Next in our series examining how English law is being used in different jurisdictions, we hear from Dubai and Singapore

English law is vital for divorcing couples in Dubai and Singapore

Alexandra Tribe

I set up Expatriate Law in 2010. I was living in Dubai at the time and set up the firm to meet the specific needs of British expats in the United Arab Emirates (UAE) who found themselves needing access to English family law advice.

Alexandra Tribe_headshot

Alexandra Tribe

We are now a team of 13 lawyers and six support staff and we are based across London, the UAE and most recently Singapore.

A divorce is challenging in normal circumstances. But for expat families there are layers of additional complexity: choice of jurisdiction for the divorce and how that can affect the financial outcome, residence rights for the trailing spouse following divorce, dealing with foreign businesses and complex assets in multiple jurisdictions, as well as cross-border enforcement problems and the movement of children across international borders.

For British expats living overseas, divorce and the financial matters arising can usually be dealt with through the English courts. This is because proceedings can be initiated in England based on one of the parties’ domicile, even for those who have lived abroad for years.

Jurisdiction has widened post-Brexit, with the restrictions relating to maintenance claims under the EU maintenance regulations falling away.

I found that British expatriates living in the Middle East were greatly reassured to be able to resolve their family law disputes under English law, using principles of needs and fairness that were familiar to them.

The laws in the UAE are Sharia based and have evolved from a culture that places financial responsibility on a wife’s father or brother rather than her former spouse.

Expatriate couples can instead use English law to resolve issues on divorce or separation in an amicable way, using a range of alternative dispute resolution (ADR) methods that have developed over time such as mediation, Private financial dispute resolution appointments (FDRs), arbitration, collaborative law or round table meetings.

If court is required, hearings can now take place online. My nine years practising family law in Dubai has given me a true insight into how expat life differs from life at home; this knowledge and experience helps me give rounded advice to our expatriate clients.

Sonny Patel

In 2014, after eight years practising in London, I joined Expatriate Law to focus entirely on cross-border cases and to enjoy the unique opportunity to practice English family law while living in the Middle East.

Sonny Patel_headshot

Sonny Patel

In 2017, I visited Singapore to work out whether it was possible for us to set up here and by October 2019 we were up and running as a licensed Foreign Law Practice.

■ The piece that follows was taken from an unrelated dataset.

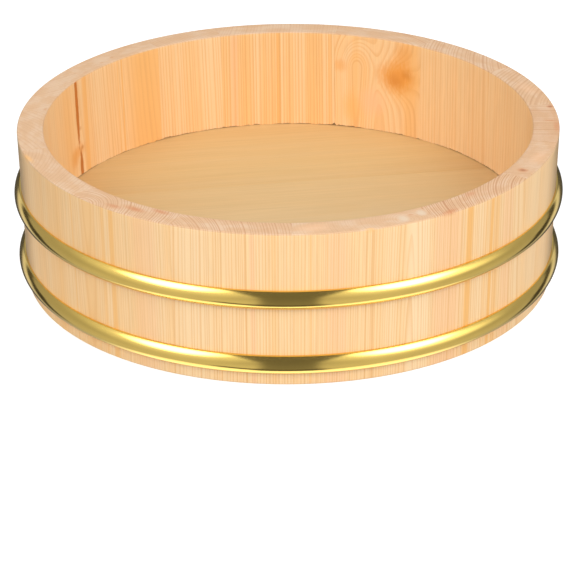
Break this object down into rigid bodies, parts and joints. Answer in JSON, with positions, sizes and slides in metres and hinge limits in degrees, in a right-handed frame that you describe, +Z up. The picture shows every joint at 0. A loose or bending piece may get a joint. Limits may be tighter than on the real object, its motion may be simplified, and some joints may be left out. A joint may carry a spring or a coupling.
{
  "type": "sushi rice tub",
  "caption": "Low open round tub of bare wooden staves held by rolled brass hoops, with a raised board floor, for cooling and seasoning sushi rice.",
  "frame": {"origin": "centre of the foot ring, on the surface that the tub stands on", "axes": "+Z up along the tub's axis, -Y towards the front joint between two staves, +X to the right"},
  "size_m": [0.3064, 0.3064, 0.0877],
  "materials": {
    "wood": "planed, unfinished, satin",
    "floor_wood": "planed, unfinished",
    "brass": "polished",
    "bamboo": "split bamboo, unfinished"
  },
  "bodies": {
    "root": {"stave_01": "wood", "stave_02": "wood", "stave_03": "wood", "stave_04": "wood", "stave_05": "wood", "stave_06": "wood", "stave_07": "wood", "stave_08": "wood", "stave_09": "wood", "stave_10": "wood", "stave_11": "wood", "stave_12": "wood", "stave_13": "wood", "stave_14": "wood", "stave_15": "wood", "floor_board_1": "floor_wood", "floor_board_2": "floor_wood", "floor_board_3": "floor_wood", "upper_hoop": "brass", "lower_hoop": "brass", "upper_pin_01": "bamboo", "upper_pin_02": "bamboo", "upper_pin_03": "bamboo", "upper_pin_04": "bamboo", "upper_pin_05": "bamboo", "upper_pin_06": "bamboo", "upper_pin_07": "bamboo", "upper_pin_08": "bamboo", "upper_pin_09": "bamboo", "upper_pin_10": "bamboo", "upper_pin_11": "bamboo", "upper_pin_12": "bamboo", "upper_pin_13": "bamboo", "upper_pin_14": "bamboo", "upper_pin_15": "bamboo", "lower_pin_01": "bamboo", "lower_pin_02": "bamboo", "lower_pin_03": "bamboo", "lower_pin_04": "bamboo", "lower_pin_05": "bamboo", "lower_pin_06": "bamboo", "lower_pin_07": "bamboo", "lower_pin_08": "bamboo", "lower_pin_09": "bamboo", "lower_pin_10": "bamboo", "lower_pin_11": "bamboo", "lower_pin_12": "bamboo", "lower_pin_13": "bamboo", "lower_pin_14": "bamboo", "lower_pin_15": "bamboo", "floor_pin_1_left": "bamboo", "floor_pin_1_right": "bamboo", "floor_pin_2_left": "bamboo", "floor_pin_2_right": "bamboo"}
  },
  "joints": []
}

I am instructed by British expats primarily based in Singapore and across Asia, but I still receive enquiries from all over the world.

Although Singapore’s legal system has its roots in English common law, Singapore is a mature, independent legal system. Kara Owen, the British High Commissioner to Singapore describes London and Singapore as peers in the 'premier league of litigation'. The Singaporean lawyers I have worked with have been outstanding.

There are a number of differences between English and Singaporean family law which can fundamentally alter the financial outcome of a divorce:

  • In Singapore, it’s possible to definitively exclude non-matrimonial assets. In England, those same assets can still be vulnerable to division on divorce.
  • In England, a financially dependent party can maintain legal representation by way of a divorce litigation loan or by making an interim application to force the other party to pay their legal fees.
  • However, in Singapore it’s not uncommon for expat wives to have to represent themselves throughout the process, which can create a perverse incentive for the husband to make the proceedings as difficult as possible.
  • English family law is gender-neutral. In Singapore, a dependent husband cannot pursue spousal maintenance claims against his wife unless he is 'incapacitated'.

It is simplistic to assume that wives would automatically want to proceed in England and that husbands would want to proceed in Singapore. Every case is different, and a single fact can tip the decision in either direction.

Even when there is a theoretical option to defend English proceedings most respondents prefer to engage rather than force the family into destructive and damaging litigation across two jurisdictions.

The ability to apply for financial relief in the English courts after an overseas divorce looms over settlement negotiations.

It’s of no use using local law to impose an outcome which fundamentally offends English notions of fairness, because the English court can and will step in to correct an unfair outcome.

The English system heavily encourages parties to settle. FDRs are effective at achieving settlement. The rapid digitisation of work during the pandemic and the use of video calls to host meetings, means that FDRs can now take place digitally for clients wherever they are in the world, without the need to travel.

What opportunities are emerging post-Brexit?

I’ve seen headlines which suggests that the UK’s post-Brexit future will be to emulate Singapore as a low-tax, low-regulation, forward-thinking business environment.

The UK has joined the Association of Southeast Asian Nations (ASEAN) as a 'dialogue partner' and has also applied to join the Comprehensive and Progressive Agreement for Trans-Pacific Partnership (CPTPP) of which Singapore is a member, along with Japan, Malaysia, Vietnam and others.

This proactive engagement with Asia suggests that there will be opportunities on the horizon for British businesses, more opportunities for Brits to work abroad, thereby meaning English law firms will be able to find their niche advising businesses and individuals across the region.